This is very much a work in progress, with many holes in it. It doesn't deal with modern anti-semitism, except for modern Muslim anti-semitism, and doesn't deal with European anti-semitism after the Reformation. It also doesn't deal with whatever anti-semitism there might be in Asia or Africa.

NOTE 1: Keep in mind that not all Catholics, Lutherans, Muslims or Arabs were or are anti-semitic; this writeup might give the impression of such, since it focuses on anti-semitism.

NOTE 2: Although logically the term "anti-semitism" should refer to prejudices against all Semites, including Arabs, the English language isn't very logical; this writeup uses the terms "anti-semitism" and "anti-semitic" in the way that it is commonly used, to mean anti-Jewish and anti-Judaic prejudices.


Pagan Anti-semitism

Anti-semitism is not a Christian invention, but started in pre-Christian pagan societies. This was primarily because of the way that Judaism looked at itself and at other religions. When pagans traveled in lands that practiced a different religion, it was common practice to participate in the rituals of the native religion; it was sort of a religious common courtesy. The Jews, however, never did this, which was perceived as rude and/or arrogant. Additionally, the Jews went further than claiming that their god was more powerful than other gods, to claiming that the gods of the pagans didn't exist, and that worshiping those non-existent gods was immoral; understandably, this angered a lot of pagans. Some pagans even thought that, because the Jews denied all of the gods of the pagans, that they were actually atheists, whom the ancient pagans disliked just as much as fundamentalist Christians do today.

This, combined with the facts that Jews didn't eat with pagans (since they needed to eat kosher food), that they didn't assimilate, and that they didn't marry pagans (unless they converted first) led many pagans to believe that the Jews were misanthropic, that they hated everyone who wasn't a Jew. Then, to further piss the pagans off (or at least, the fundamentalist pagans), the Jews were rather successful at making converts, and also influenced non-converts to adopt a day of rest, which many pagans considered to be nothing but indulging in laziness.

While pagan anti-semitism wasn't anywhere near as strong as it was under pre-modern Christianity, and it wasn't as pervasive, there were occasional anti-Jewish riots, which sometimes approached the level of a pogrom. Also, some conquerors attempted to eradicate Judaism, not because they hated the Jews, but because the Jews refused to assimilate, and revolted a lot more frequently than other subject nations.
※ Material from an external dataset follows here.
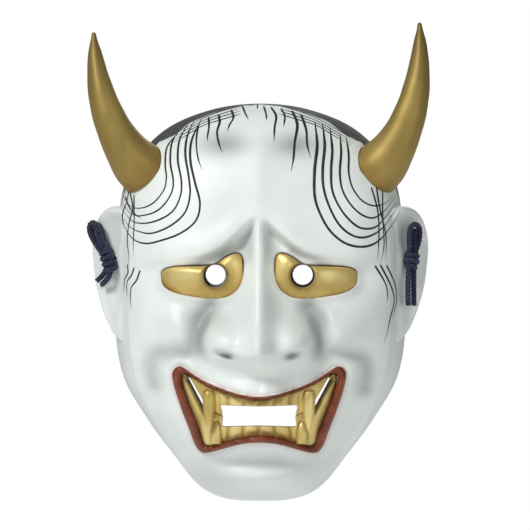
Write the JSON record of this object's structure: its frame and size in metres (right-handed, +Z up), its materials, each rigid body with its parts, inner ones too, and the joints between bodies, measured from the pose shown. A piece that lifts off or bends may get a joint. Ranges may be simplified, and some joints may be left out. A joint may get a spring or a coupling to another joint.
{
  "type": "noh mask",
  "caption": "Carved and painted wooden theatre mask of a horned demon, hollow behind, with plug-in horns, gilt eyes and teeth, and a cord knotted at the ears.",
  "frame": {"origin": "centre of the flat back rim, in the rim's plane", "axes": "+Z up to the crown, -Y out of the face, +X to the viewer's right as seen from the front; left and right in names are the viewer's"},
  "size_m": [0.1827, 0.0834, 0.2546],
  "materials": {
    "gofun_face": "satin",
    "gilt_eye": "satin",
    "gilt_teeth": "satin",
    "gilt_fang": "satin",
    "gold_horn": "satin",
    "peg_wood": "matte",
    "navy_cord": "matte"
  },
  "bodies": {
    "mask": {"face_shell": "gofun_face", "eye_left": "gilt_eye", "eye_right": "gilt_eye", "upper_teeth": "gilt_teeth", "lower_teeth": "gilt_teeth", "upper_fang_left": "gilt_fang", "upper_fang_right": "gilt_fang", "lower_fang_left": "gilt_fang", "lower_fang_right": "gilt_fang", "hanging_cord": "navy_cord", "ear_knot_left": "navy_cord", "ear_knot_right": "navy_cord"},
    "horn_left": {"horn_left": "gold_horn", "horn_peg_left": "peg_wood"},
    "horn_right": {"horn_right": "gold_horn", "horn_peg_right": "peg_wood"}
  },
  "joints": [
    {"name": "horn_left_pull", "type": "slide", "parent": "mask", "child": "horn_left", "axis": [-0.6883, -0.3791, 0.6185], "range_m": [0, 0.03]},
    {"name": "horn_right_pull", "type": "slide", "parent": "mask", "child": "horn_right", "axis": [0.6883, -0.3791, 0.6185], "range_m": [0, 0.03]}
  ]
}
Early Christian Anti-Semitism

The earliest examples of Christian anti-semitism comes from the New Testament. First, Matthew 27:20-25

But the chief priests and elders persuaded the multitude that they should ask Barabbas, and destroy Jesus.

The governor answered and said unto them, Whether of the twain will ye that I release unto you? They said, Barabbas.
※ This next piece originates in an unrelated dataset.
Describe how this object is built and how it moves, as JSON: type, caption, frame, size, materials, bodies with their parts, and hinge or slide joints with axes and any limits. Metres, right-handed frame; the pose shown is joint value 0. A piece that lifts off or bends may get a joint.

Pilate saith unto them, What shall I do then with Jesus which is called Christ? They all say unto him, Let him be crucified.

And the governor said, Why, what evil hath he done? But they cried out the more, saying, Let him be crucified.

When Pilate saw that he could prevail nothing, but that rather a tumult was made, he took water, and washed his hands before the multitude, saying, I am innocent of the blood of this just person: see ye to it.

Then answered all the people, and said, His blood be on us, and on our children.

"His blood be on us, and on our children" is the source/justification of the idea "They killed our Lord", that any Jew is just as guilty of killing Christ as clamored for his crucification, and the only way to be rid of this guilt was to convert.

Another example is Revelation 2:9

I know thy works, and tribulation, and poverty, (but thou art rich) and I know the blasphemy of them which say they are Jews, and are not, but are the synagogue of Satan.

This quote from Revelations might simply have meant that the rabbis were claiming that Jesus wasn't the Messiah, that he used magic rather than performing real miracles, and so on; however, without any context, it is easy to read this in a much more sinister light.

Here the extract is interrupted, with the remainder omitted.